BRUCEXCAMPBELL – South to No Life Review

I don’t need to prattle on about the relationship between metal and horror. If you’re reading this site, you know the deal. Last year, we were given two great examples on how to do horror in what can loosely be termed deathgrind. Exhumed’s Horror built a killer set of tracks around a loose horror aesthetic in which violent music and decipherable violent lyrics lovingly told tales of slasher tropes and gore, and the fantastic album art sweetened the deal. Fulci’s Tropical Sun was all about Italian director Lucio Fulci’s Zombi 21 and utilized intro pieces which recalled the film’s soundtrack and samples from the movie as well, ending with a metal cover of the theme. This was a more conceptually focused theme than Exhumed did, but both results were metallic gifts to horror fiends. Through this lens we can examine South to No Life, which actually came out digitally last year but is now getting the coveted LP treatment – let’s just blame some pesky Deadites and move on, shall we?

BRUCEXCAMPBELL is a deathgrind band named after an actor known for one thing: Evil Dead. Sam Raimi’s series contains the favorite movie of many old-school extreme metallers (normally the first or second film) and a plethora of thematic content for a metal record, either in the Exhumed or Fulci mold. What’s to hope for from a deathgrind band named after the man legend who plays Ash? First, echoing Evil Dead II’s most famous line, there should be a “groovy” riff or two. Second, given the famous…um…enhancement Ash gives himself, the guitars should probably have an HM-2 flavor to them for that “chainsaw” aesthetic. BRUCEXCAMPBELL succeed at the second, having a chainsaw-adjacent tone that, while you’re not going to think Mr. Skogsberg produced it at Studio Sunlight, works quite well for the material.

As for something groovy, South to No Life tends to lack in that department because it’s chock-full of riffs that are wallpaper. It sounds like deathgrind, and you won’t mistake this record for anything else, but there’s ultimately little to hold your attention and absolutely no impetus to not just throw on Exhumed or Fulci for another go instead of BRUCEXCAMPBELL. This sounds like a mixture of Exhumed and Nasum outtakes, which were left on the cutting room floor because they lacked that special flavor which colors both bands. The riffs aren’t awful by any means, just forgettable, uninspiring, and stock. The vocals lack enunciation, making them a growly, shrieky soup much of the time – again, this is fine for the style, but coupled with the largely nondescript riffing it makes South to No Life sound completely amorphous.

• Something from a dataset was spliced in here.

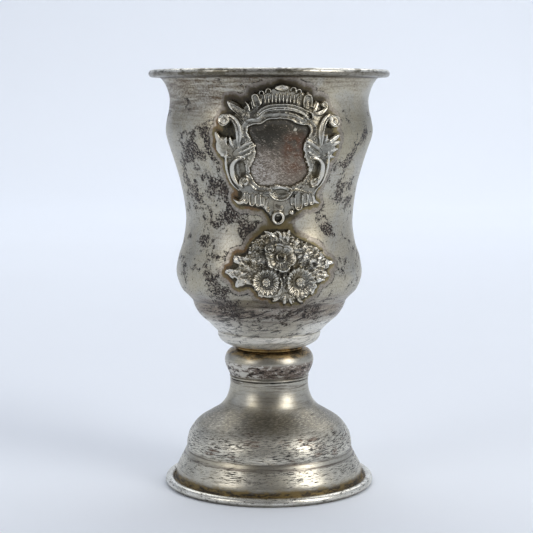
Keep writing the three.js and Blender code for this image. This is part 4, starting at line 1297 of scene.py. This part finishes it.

There are lightly scattered moments of goodness throughout South to No Life. “Rot” smartly uses a quick break in the guitars to good effect, allowing the shriek of the title to be heard. The main riff in the song is rote however, which is strange because it’s used again with a slight alteration in “Casual Control” which directly follows “Rot.” “Exiled” sounds like a couple of old Entombed riffs played faster, and because I quite like Entombed this made the song more palatable. The rapid chugging in opening track “Ashley” shows that BRUCEXCAMPBELL can indeed make compelling riffs in the style, but the rest of the record shows that they cannot do so consistently. “Malice” has a solid riff or two reminiscent of old Terrorizer, which appeals to the classic Earache fan in me. “Brother Betrayer” contains one riff that could be classed as groovy, and I wish BRUCEXCAMPBELL explored this avenue of their songwriting more.

I love the Evil Dead films (even Army of Darkness) and I’m always happy to hear some extreme music in just about any form. Because of this, I wanted to like BRUCEXCAMPBELL a lot more than I did. Unfortunately, South to No Life does very little interesting with the thematic potential inherent in the band’s moniker and does even less interesting with the riffs. In a sense, this reminds me of tepid Christian pop-rock. In both, there’s a theme meant to appeal to a specific audience pasted on top of unremarkable music and beyond this packaging the art does remarkably little with the theme. This is bland deathgrind with a loose horror theme plastered over top, and most Christian pop-rock bands are like bad “secular”2 music where the aimless you-can-do-it-isms of “Fight Song” have God thrown into the mix. Again, I want to like this, but I’m given remarkably little to work with. BRUCEXCAMPBELL is a band I hope to hear better material from in the future.

Rating: 1.5/5.0
DR: 6 | Format Reviewed: 160 kbps mp3
Label: Give Praise Records
Websites: |
Releases Worldwide: May 8th, 2020

Show 2 footnotes

  1. Or Zombie Flesh Eaters, or Zombie, or one of the other myriad titles the film was released under.
  2. In my view, even good contemporary Christian music isn’t sacred music, it’s just whatever style of music it happens to be with a spiritual and/or religious message I broadly agree with.